O’Malley has spent his entire political career doing exactly what the European Socialist Wing of the Democrat Party has demanded. As city councilman and then mayor, he poured an unending stream of cash into welfare programs in Baltimore. As governor, he manipulated the state budget to take money from every other county in the state to feed the needs of that declining city. He allowed violent crime to percolate, and copied the Clinton model by blaming Republicans for all that city’s ills (even though the Democrats outnumber them 2-to-1). He raised taxes again and again yet businesses fled the state, as did many Marylanders who moved to West Virginia, Delaware and Virginia.  He raised the State’s sales tax by 20%. And yet during his 8 years, the state consistently ran a deficit.

During his gubernatorial reelection campaign, he was asked about the hundreds of thousands of illegal aliens living in Maryland, and specifically about all the welfare money being spent on them. He scolded the interviewer for insulting these people. With his typically sleazy smile, he explained that they shouldn’t be called such an insulting term. They were not illegal aliens, but “New Americans”.

He was the perfect copy of the Obama model: correct on unions, correct on multiculturalism, correct on a constantly expanding government, and most important, aggressively correct on abortion. He even spent all of 2014 and 2015 clawing his way onto every Sunday-morning political show to promote Obama’s agenda, in a dual effort to increase his national visibility and to kiss up to the president in hopes of gaining his endorsement during this campaign.

With those credentials, he thought to himself, how could he NOT be the obvious choice as the Democrat’s next presidential nominee?

So during this Presidential Primary Campaign, Marylanders have watched with giddy delight as O’Malley earned a consistent 1% in the polls.

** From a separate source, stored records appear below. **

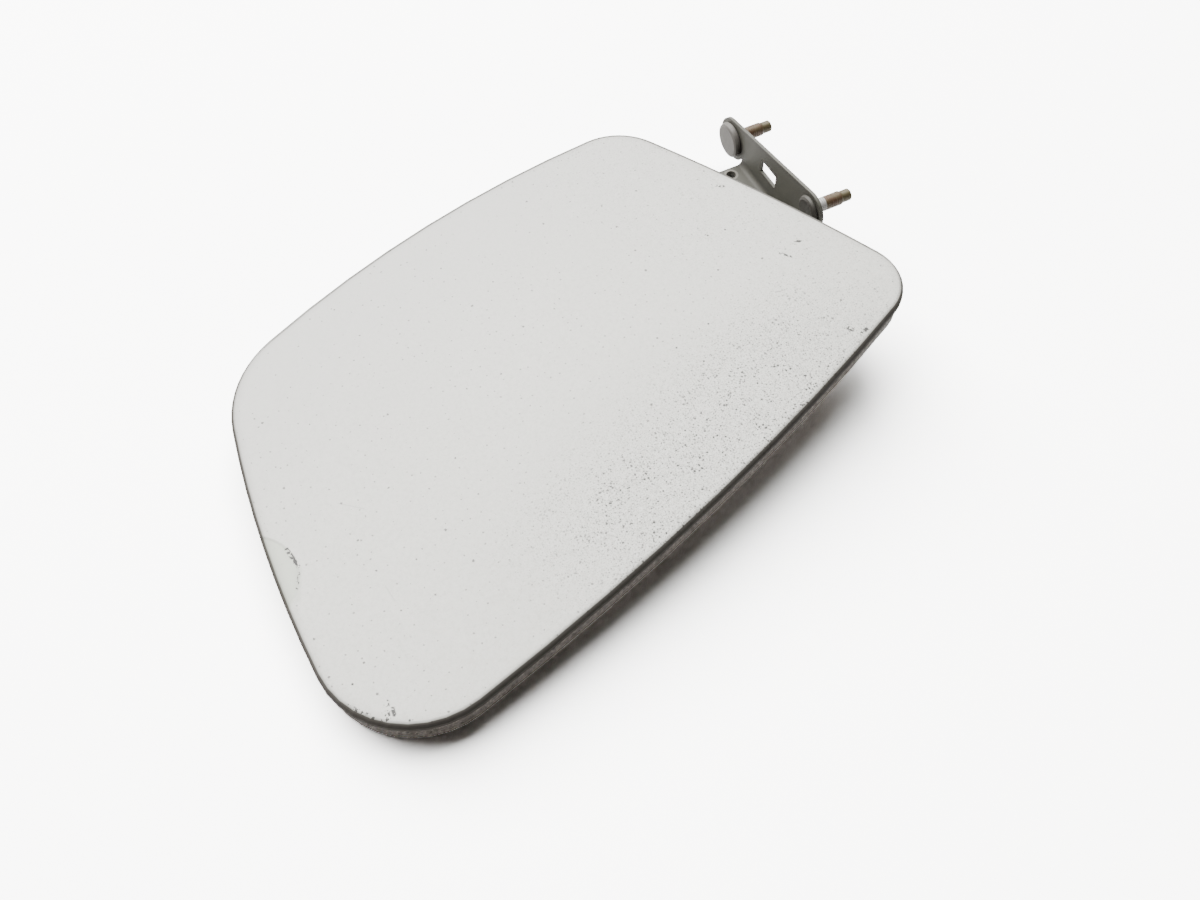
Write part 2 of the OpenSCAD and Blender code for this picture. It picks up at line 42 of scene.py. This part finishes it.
# The table top. A plain white sheet; the door lies on its lowest bumper and on the knee of
# its hinge arm, so in the door's own frame the table slopes by six degrees.
bumper_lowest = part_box("bumper_low")[0][2]
knee_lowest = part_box("hinge_arm")[0][2]
bumper_foot = Vector((-0.201, -0.1316, bumper_lowest))
knee_far = Vector((-0.045, 0.0016, knee_lowest))
knee_near = Vector((-0.0325, -0.0219, knee_lowest))
table_normal = (knee_near - bumper_foot).cross(knee_far - bumper_foot).normalized()
table_gap = 0.0003
table_half = 3.0
table_mesh = bpy.data.meshes.new("table_top")
table_mesh.from_pydata([(-table_half, -table_half, 0), (table_half, -table_half, 0),
                        (table_half, table_half, 0), (-table_half, table_half, 0)], [], [(0, 1, 2, 3)])
table_top = bpy.data.objects.new("table_top", table_mesh)
bpy.context.collection.objects.link(table_top)
table_top.matrix_world = (Matrix.Translation(bumper_foot - table_normal * table_gap)
                          @ table_normal.to_track_quat("Z", "Y").to_matrix().to_4x4())

# The sheet has one colour for the light that it throws back on the door, one for what shiny metal
# mirrors, and one for the picture itself, where it shows as a white ground with the door's shadow.
table_finish = bpy.data.materials.new("white_table")
table_finish.use_nodes = True
tree = table_finish.node_tree
sheet = tree.nodes["Principled BSDF"]
sheet.inputs["Roughness"].default_value = 0.7
sheet.inputs["Specular IOR Level"].default_value = 0.2
seen = tree.nodes.new("ShaderNodeLightPath")
reflected = tree.nodes.new("ShaderNodeMath")
reflected.operation = "MAXIMUM"
tree.links.new(seen.outputs["Is Glossy Ray"], reflected.inputs[0])
tree.links.new(seen.outputs["Is Transmission Ray"], reflected.inputs[1])
lighting_colour = (0.25, 0.23, 0.221, 1)
reflected_colour = (1.0, 1.0, 1.0, 1)
seen_colour = (2.8, 2.8, 2.8, 1)
unseen_mix = tree.nodes.new("ShaderNodeMix")
unseen_mix.data_type = "RGBA"
unseen_mix.inputs["A"].default_value = lighting_colour
unseen_mix.inputs["B"].default_value = reflected_colour
tree.links.new(reflected.outputs[0], unseen_mix.inputs["Factor"])
table_colour = tree.nodes.new("ShaderNodeMix")
table_colour.data_type = "RGBA"
table_colour.inputs["B"].default_value = seen_colour
tree.links.new(unseen_mix.outputs["Result"], table_colour.inputs["A"])
tree.links.new(seen.outputs["Is Camera Ray"], table_colour.inputs["Factor"])
tree.links.new(table_colour.outputs["Result"], sheet.inputs["Base Color"])
table_mesh.materials.append(table_finish)


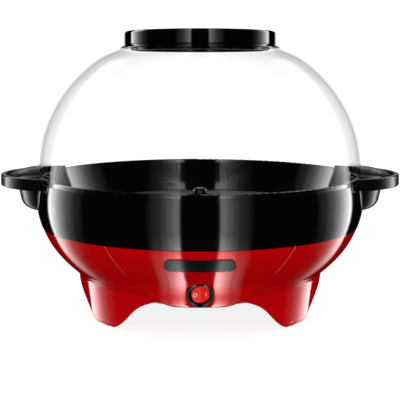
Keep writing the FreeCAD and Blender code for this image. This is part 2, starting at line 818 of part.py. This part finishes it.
def lid_cap():
    return turned((0, TOP_Z), (50, TOP_Z - 0.2), (LID_R - 2.4, TOP_Z - 0.7), ((LID_R - 0.9, TOP_Z - 1.2),
                  (LID_R - 0.2, TOP_Z - 2.4)), (LID_R, LID_Z), (LID_R - 2.4, LID_Z),
                  (LID_R - 2.7, TOP_Z - 4), (LID_R - 4.6, TOP_Z - 3), (0, TOP_Z - 2.4))


# ---- the whole object ----

def make_parts():
    red = housing()
    ring = upper_ring()
    right_lug = lug(ring)
    right_handle = dome_handle()
    return {
        "red_housing": red,
        "name_badge": badge(red),
        "foot_pads": foot_pads(),
        "bottom_cover": bottom_cover(),
        "bottom_screws": bottom_screws(),
        "upper_ring": ring,
        "right_base_handle": right_lug,
        "left_base_handle": mirrored(right_lug),
        "heating_pan": heating_pan(),
        "pan_seal": pan_seal(),
        "heating_element": heating_element(),
        "element_clamps": element_clamps(),
        "thermostat": thermostat(),
        "thermal_fuse": thermal_fuse(),
        "heat_shield": heat_shield(),
        "shield_standoffs": shield_standoffs(),
        "motor_can": motor_can(),
        "motor_coil": motor_coil(),
        "gearbox_lower_plate": gearbox_lower_plate(),
        "gearbox_upper_plate": gearbox_upper_plate(),
        "gearbox_pillars": gearbox_pillars(),
        "motor_screws": motor_screws(),
        "cluster_pin": cluster_pin(),
        "cluster_gear": cluster_gear(),
        "rotor_magnet": rotor_magnet(),
        "rotor_shaft": rotor_shaft(),
        "rotor_pinion": rotor_pinion(),
        "output_gear": output_gear(),
        "output_shaft": output_shaft(),
        "shaft_bushing": shaft_bushing(),
        "bushing_nut": bushing_nut(),
        "shaft_seal": shaft_seal(),
        "switch_bezel": switch_bezel(),
        "switch_body": switch_body(),
        "switch_terminals": switch_terminals(),
        "switch_rocker": rocker(),
        "cord_inlet": cord_inlet(),
        "terminal_block": terminal_block(),
        "internal_wires": internal_wires(),
        "stirrer_hub": stirrer_hub(),
        "stirrer_arms": stirrer_arms(),
        "stirrer_knob": stirrer_knob(),
        "clear_dome": clear_dome(),
        "right_dome_handle": right_handle,
        "left_dome_handle": mirrored(right_handle),
        "vent_collar": collar_vents(),
        "lid_cap": lid_cap(),
    }


os.makedirs("parts", exist_ok=True)
for name, shape in make_parts().items():
    shape.exportStep("parts/" + name + ".step")
    volume = round(shape.Volume / 1000, 2)
    print(name, "volume", volume, "cm3, solids", len(shape.Solids), "valid", shape.isValid())
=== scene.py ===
import bmesh
import bpy
import json
import math
from mathutils import Matrix, Vector


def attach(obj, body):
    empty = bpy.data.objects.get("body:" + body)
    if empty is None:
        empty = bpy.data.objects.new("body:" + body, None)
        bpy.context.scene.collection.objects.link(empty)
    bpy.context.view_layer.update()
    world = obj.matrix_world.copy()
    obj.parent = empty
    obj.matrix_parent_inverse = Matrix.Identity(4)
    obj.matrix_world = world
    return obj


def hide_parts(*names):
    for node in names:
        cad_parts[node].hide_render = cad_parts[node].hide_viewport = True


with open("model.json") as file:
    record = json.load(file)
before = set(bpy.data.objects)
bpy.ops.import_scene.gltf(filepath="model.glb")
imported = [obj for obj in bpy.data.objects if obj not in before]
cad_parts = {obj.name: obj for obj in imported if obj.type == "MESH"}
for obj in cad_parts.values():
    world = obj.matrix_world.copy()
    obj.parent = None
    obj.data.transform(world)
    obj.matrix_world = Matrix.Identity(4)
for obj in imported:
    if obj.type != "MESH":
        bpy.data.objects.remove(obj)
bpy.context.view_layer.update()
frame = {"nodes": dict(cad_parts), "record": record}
nodes = frame["nodes"]
scene = bpy.context.scene

MM = 0.001

# Camera, in metres and degrees: in front of the object, as high as the dome's shoulder, looking a
# little down
CAMERA_DISTANCE = 0.8574
CAMERA_HEIGHT = 0.2271
CAMERA_PITCH = 8.096
CAMERA_LENS = 80.66
SENSOR_WIDTH = 36.0

# Studio light that shows in reflections only. Each stop of a strip is a bearing round from the front,
# in degrees, and a level.
INNER_STRIP = [(0.0, 0.0), (6.3, 0.0), (7.1, 1.0), (8.0, 0.95), (9.6, 0.62), (11.8, 0.3), (14.0, 0.12),
               (19.0, 0.0)]
OUTER_STRIP = [(0.0, 0.0), (42.0, 0.0), (47.0, 0.05), (51.5, 0.19), (54.2, 0.38), (56.9, 0.65),
               (60.0, 0.97), (63.5, 1.22), (65.4, 0.0)]
INNER_LIGHT = 5.0
OUTER_LIGHT = 7.0
QUARTER_TURN = 90.0

# The line that bearings are taken about is this angle's cosine behind the middle of the room
BEARING_AXIS = 13.0

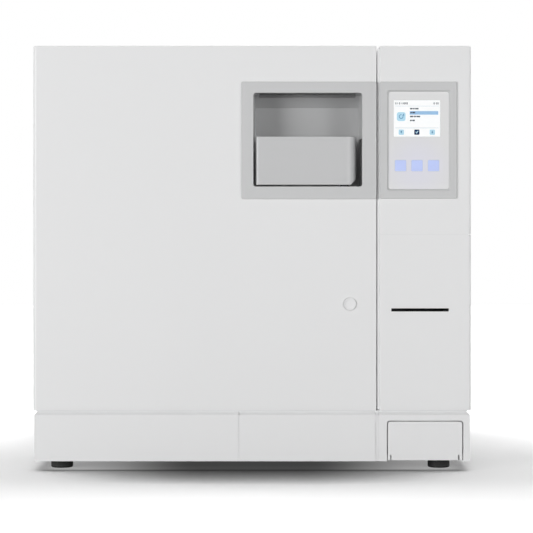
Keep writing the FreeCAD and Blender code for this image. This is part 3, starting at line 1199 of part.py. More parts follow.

Radio host Chris Plante chuckled, “Ol’ Marty is only one percent higher in the polls than I am, and I’m not running!”

During a campaign stop last Fall, O’Malley was asked about his stuck-in-the-mud poll numbers. He smiled his little metrosexual smile and told the reporter he was glad that he hadn’t peaked too soon.

So when I learned this morning that he had dropped out of the presidential sweepstakes, and was saddled with a half-million dollars in campaign debts, I was very sad.

I wanted so desperately for him to be accountable to the voters in the Maryland Primary on April 26th. It would be so delicious for him to finish in 3rd Place behind the European Socialist and the soon-to-be indicted former Senator—here in his home state.

The Democrat Party voters would reveal what they honestly think of him.

Nothing would have been more satisfying than giving him another ego crushing one-percentage-point in his overwhelmingly-Democrat-leaning home state.